TASK GOAL
Identify and copy all lines of the material where the string "scene" is found.

SOURCE EXCERPT
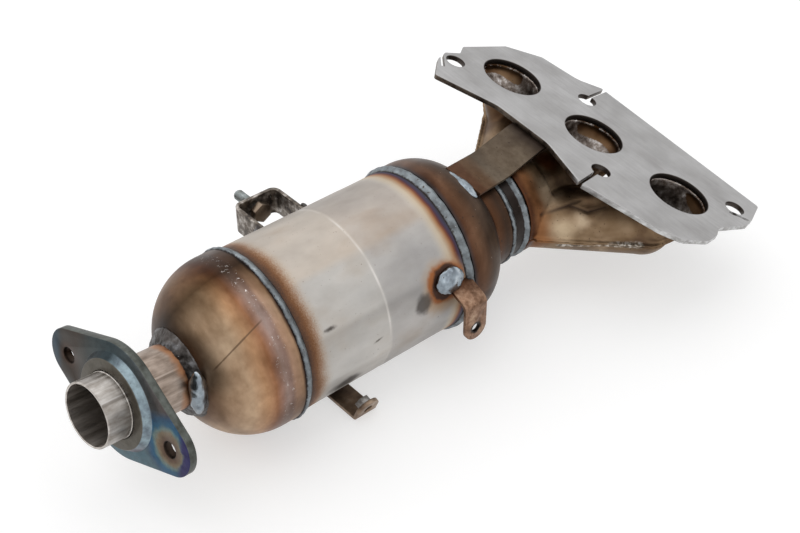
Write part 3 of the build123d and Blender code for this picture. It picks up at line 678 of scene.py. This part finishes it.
edge = band(tree, cloudy(tree, 0.01, 4), (0.35, (76, 78, 74)), (0.65, (100, 104, 100)))
edge = specks(tree, edge, (184, 186, 184), 0.0016, 0.74)
color = over(tree, rise(tree, lift, -0.0003, -0.0007), color, edge)
for hole in (lower_hole, upper_hole):
    color = over(tree, rise(tree, gap_to(tree, hole, (1, 1, 100), pipe_turn), 0.0061, 0.0057),
                 color, (60, 50, 44))
color = mottled(tree, color, 0.005, (214, 212, 210), detail=6, rough=0.65)
put(specks(tree, color, (58, 52, 50), 0.0013, 0.7), shader.inputs["Base Color"])
put(fade(tree, cloudy(tree, 0.01, 5), -0.8, 2.2), shader.inputs["Roughness"])
relief(tree, shader, cloudy(tree, 0.003, 4), 0.15, 0.0003)
piece("outlet_plate", eased("outlet_flange", 0.0005), tempered, ["outlet_flange"])


# Hand-run welds: fat lumps and fillets at the pipe, the flanges, the stay and the brackets, with
# a skin of grey slag that shines where the metal froze smooth.
def lumpy(form, depth, size):
    """Sinks a weld's surface unevenly, up to twice the depth, in lumps of about the size."""
    form.normal_update()
    for corner in form.verts:
        lump = noise.noise(corner.co / size) + 0.5 * noise.noise(corner.co * 2.7 / size)
        corner.co -= corner.normal * depth * (1 - lump)
    return form


def blob(middle, radii, turn=Matrix()):
    """A stretched round lump."""
    form = bmesh.new()
    place = Matrix.Translation(middle) @ turn @ Matrix.Diagonal((*radii, 1))
    bmesh.ops.create_uvsphere(form, u_segments=64, v_segments=40, radius=1, matrix=place)
    return form


slag, tree, shader = finish("weld_slag", (104, 108, 112), 0.28, 1.0)
metal = band(tree, cloudy(tree, 0.008, 3), (0.3, (104, 110, 118)), (0.5, (142, 152, 160)),
             (0.7, (184, 192, 198)))
metal = specks(tree, metal, (214, 218, 220), 0.0018, 0.72)
put(specks(tree, metal, (56, 50, 46), 0.0022, 0.68), shader.inputs["Base Color"])
relief(tree, shader, cloudy(tree, 0.003, 3), 0.3, 0.0006)
scale, tree, shader = finish("weld_scale", (84, 84, 86), 0.42, 1.0)
metal = band(tree, cloudy(tree, 0.006, 5), (0.3, (56, 52, 50)), (0.5, (80, 76, 74)),
             (0.7, (112, 112, 114)))
put(specks(tree, metal, (190, 194, 196), 0.0016, 0.72), shader.inputs["Base Color"])
relief(tree, shader, cloudy(tree, 0.0022, 4), 0.5, 0.0006)
fillet = [(0.0635, 0.0215), (0.0620, 0.0245), (0.0597, 0.0276), (0.0570, 0.0300), (0.0538, 0.0322),
          (0.0515, 0.0322)]
form = turned(fillet + [(0.0515, 0.0215)], steps=300)
bmesh.ops.subdivide_edges(form, edges=[e for e in form.edges if e.calc_length() > 0.0012], cuts=2,
                          use_grid_fill=True)
bmesh.ops.transform(form, matrix=toward_outlet, verts=form.verts)
piece("pipe_bead", lumpy(lumpy(form, 0.0005, 0.006), 0.0004, 0.0022), scale,
      ["outlet_pipe_weld"], crease=80)
form = lumpy(blob((0.0112, -0.3645, -0.0300), (0.0068, 0.0062, 0.0195),
                  Matrix.Rotation(radians(6), 4, "Y")), 0.0006, 0.006)
piece("pipe_bead_stop", form, slag, ["outlet_pipe_weld"], crease=80)
form = blob(front_blob, (0.0050, 0.0125, 0.0098), Matrix.Rotation(radians(-16), 4, "Y"))
piece("front_bracket_bead", lumpy(form, 0.0009, 0.008), slag, ["front_bracket_weld"],
      crease=80)
form = blob(head_place @ Vector((-0.0275, -0.1345, -0.0205)), (0.0155, 0.0062, 0.0042), head_place)
piece("stay_bead", lumpy(form, 0.0005, 0.007), slag, ["stay_weld"], crease=80)
for name in ("port_weld_1", "port_weld_2", "port_weld_3", "stay_flange_weld", "outlet_flange_weld",
             "lower_bracket_weld", "rear_bracket_weld"):
    dress(name, scale)


# Stay: a 2.5 mm steel strip, gently arched from the inlet end to the underside of the head
# flange. Both its ends are welded; its low end is tinted by that heat, and the strip darkens
# towards the head flange.
strip, tree, shader = finish("stay_strip", (124, 108, 92), 0.42, 1.0)
color = band(tree, cloudy(tree, 0.03, 4, twist=0.4), (0.32, (84, 73, 62)), (0.5, (98, 86, 73)),
             (0.7, (112, 100, 86)))
y = sums(tree, "ADD", along(tree), waver(tree, 0.012, 0.003))
color = over(tree, rise(tree, y, -0.106, -0.118), color, (98, 76, 58))
color = over(tree, rise(tree, y, -0.120, -0.127), color, (88, 62, 46))
# Darker towards the head flange.
color = over(tree, rise(tree, y, -0.075, -0.055), color, (58, 48, 42))
color = mottled(tree, color, 0.005, (222, 218, 214), detail=5)
put(specks(tree, color, (60, 50, 44), 0.0016, 0.68), shader.inputs["Base Color"])
put(fade(tree, cloudy(tree, 0.01, 4), -0.8, 2.0), shader.inputs["Roughness"])
piece("stay_strip", eased("stay", 0.0003), strip, ["stay"])


# Brackets: short bent straps welded to the shell to hold heat shields and a hanger. The front
# and lower ones are browned by heat, the rear U is black, and its bolt is zinc plated.
coppery, tree, shader = finish("browned_strap", (142, 112, 92), 0.4, 1.0)
color = band(tree, cloudy(tree, 0.012, 5), (0.32, (104, 80, 64)), (0.5, (142, 112, 92)),
             (0.7, (172, 146, 124)))
from_can = sums(tree, "ADD", gap_to(tree, (can_side, 0, can_drop), (1, 1000, 1)),
                waver(tree, 0.006, 0.0015))
color = over(tree, rise(tree, from_can, 0.072, 0.061), color, (84, 56, 40))
color = smudge(tree, color, (48, 42, 38), (0.0595, -0.175, -0.0509), 0.006, soft=0.7)
color = mottled(tree, color, 0.003, (214, 208, 204), detail=5)
put(specks(tree, color, (60, 48, 42), 0.0014, 0.68), shader.inputs["Base Color"])
piece("front_strap", eased("front_bracket", 0.0003), coppery, ["front_bracket"])

browned, tree, shader = finish("sooty_strap", (104, 86, 72), 0.44, 1.0)
color = band(tree, cloudy(tree, 0.01, 5), (0.32, (112, 94, 80)), (0.5, (142, 122, 104)),
             (0.7, (172, 154, 138)))
outward = sums(tree, "ADD", along(tree, "X"), waver(tree, 0.008, 0.003))
color = over(tree, rise(tree, outward, 0.026, 0.008), color, (84, 70, 62))
put(specks(tree, color, (180, 168, 156), 0.0014, 0.72), shader.inputs["Base Color"])
piece("lower_strap", eased("lower_bracket", 0.0003), browned, ["lower_bracket"])

blackened, tree, shader = finish("blackened_strap", (52, 48, 46), 0.42, 1.0)
color = band(tree, cloudy(tree, 0.006, 5), (0.32, (58, 52, 48)), (0.52, (110, 102, 94)),
             (0.66, (176, 170, 164)))
put(specks(tree, color, (196, 196, 196), 0.0018, 0.7), shader.inputs["Base Color"])
relief(tree, shader, cloudy(tree, 0.003, 4), 0.3, 0.0005)
piece("rear_strap", eased("rear_bracket", 0.0003), blackened, ["rear_bracket"])

zinc, tree, shader = finish("zinc_plate", (140, 148, 148), 0.36, 1.0)
place = along(tree, "X")
color = band(tree, cloudy(tree, 0.004, 5), (0.3, (118, 118, 112)), (0.5, (142, 148, 148)),
             (0.7, (170, 176, 176)))
color = over(tree, rise(tree, place, -0.0915, -0.0885), color, (122, 108, 94))
put(specks(tree, color, (72, 74, 72), 0.0012, 0.68), shader.inputs["Base Color"])
thread_start, thread_end, pitch = -0.0952, -0.1137, 0.00125
crest, root, core, core_share = 0.0039, 0.0033, 0.0029, 0.8
stud_axis = Vector((0, -0.24325, -0.0034))
form = eased("rear_bolt", 0.0003)
for corner in form.verts:
    if corner.co.x < thread_start - 0.0001:
        corner.co.yz = stud_axis.yz + core_share * (corner.co.yz - stud_axis.yz)
piece("rear_stud", form, zinc, ["rear_bolt"])
ridges = [(0.0004, core), (0.0004, 0.0035)]
for turn in range(14):
    ridges += [((turn + 0.8) * pitch, crest), ((turn + 1.3) * pitch, root)]
thread_length = thread_start - thread_end - 0.0001
form = turned(ridges + [(thread_length, root), (thread_length, core)], 48)
bmesh.ops.transform(form, verts=form.verts, matrix=Matrix.Translation(stud_axis + Vector(
    (thread_start, 0, 0))) @ Matrix.Rotation(-pi / 2, 4, "Y"))
piece("rear_thread", form, zinc, ["rear_bolt"])
grey, tree, shader = finish("weld_nut_steel", (130, 126, 122), 0.42, 1.0)
put(specks(tree, band(tree, cloudy(tree, 0.003, 5), (0.3, (96, 90, 84)), (0.7, (158, 156, 154))),
           (206, 206, 204), 0.0014, 0.68), shader.inputs["Base Color"])
piece("shield_nut", eased("lower_bracket_nut", 0.0003), grey, ["lower_bracket_nut"])


# Studio: a white table, a large soft lamp above and a weaker one at each side.
def lamp(name, size, power, spot, target):
    light = bpy.data.lights.new(name, "AREA")
    light.shape = "RECTANGLE"
    light.size, light.size_y = size
    light.energy = power
    holder = bpy.data.objects.new(name, light)
    bpy.context.scene.collection.objects.link(holder)
    holder.location = spot
    holder.rotation_euler = (Vector(target) - Vector(spot)).to_track_quat("-Z", "Y").to_euler()


table_height = -0.0967
form = bmesh.new()
bmesh.ops.create_grid(form, x_segments=1, y_segments=1, size=6,
                      matrix=Matrix.Translation((0, 0, table_height)))
surface = bpy.data.meshes.new("table")
form.to_mesh(surface)
form.free()
table = bpy.data.objects.new("table", surface)
bpy.context.scene.collection.objects.link(table)
white, tree, shader = finish("white_table", (200, 200, 200), 0.95)
surface.materials.append(white)


def seen_rays(tree):
    """1 for rays that the camera sees straight or in metal, 0 for plain bounces of light."""
    rays = tree.nodes.new("ShaderNodeLightPath")
    mirrored = sums(tree, "MAXIMUM", rays.outputs["Is Glossy Ray"],
                    rays.outputs["Is Transmission Ray"])
    return sums(tree, "MAXIMUM", rays.outputs["Is Camera Ray"], mirrored)


shader.inputs["Emission Color"].default_value = (1, 1, 1, 1)
put(sums(tree, "MULTIPLY", seen_rays(tree), 0.5), shader.inputs["Emission Strength"])

middle = (-0.015, -0.2, -0.03)
lamp("top_softbox", (2.0, 2.0), 9, (-0.4, -0.2, 1.5), middle)
lamp("left_softbox", (1.0, 1.2), 3, (-1.3, -0.9, 0.8), middle)
lamp("right_softbox", (1.0, 1.2), 2.5, (1.3, 0.1, 0.9), middle)

world = bpy.data.worlds.new("studio")
bpy.context.scene.world = world
world.use_nodes = True
tree = world.node_tree
background = tree.nodes["Background"]
background.inputs["Color"].default_value = (1, 1, 1, 1)
put(sums(tree, "ADD", 0.65, sums(tree, "MULTIPLY", seen_rays(tree), 0.35)),
    background.inputs["Strength"])

camera = bpy.data.objects.new("camera", bpy.data.cameras.new("camera"))
bpy.context.scene.collection.objects.link(camera)
bpy.context.scene.camera = camera
camera.data.lens = 62.35
camera.data.clip_start = 0.01
camera.location = (0.5640, -0.6738, 0.5667)
camera.rotation_euler = Vector((-0.5928, 0.5085, -0.6245)).to_track_quat("-Z", "Y").to_euler()
bpy.context.scene.view_settings.view_transform = "Standard"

WRITTEN SOLUTION
Write part 3 of the build123d and Blender code for this picture. It picks up at line 678 of scene.py. This part finishes it.
    bpy.context.scene.collection.objects.link(holder)
bpy.context.scene.collection.objects.link(table)
bpy.context.scene.world = world
bpy.context.scene.collection.objects.link(camera)
bpy.context.scene.camera = camera
bpy.context.scene.view_settings.view_transform = "Standard"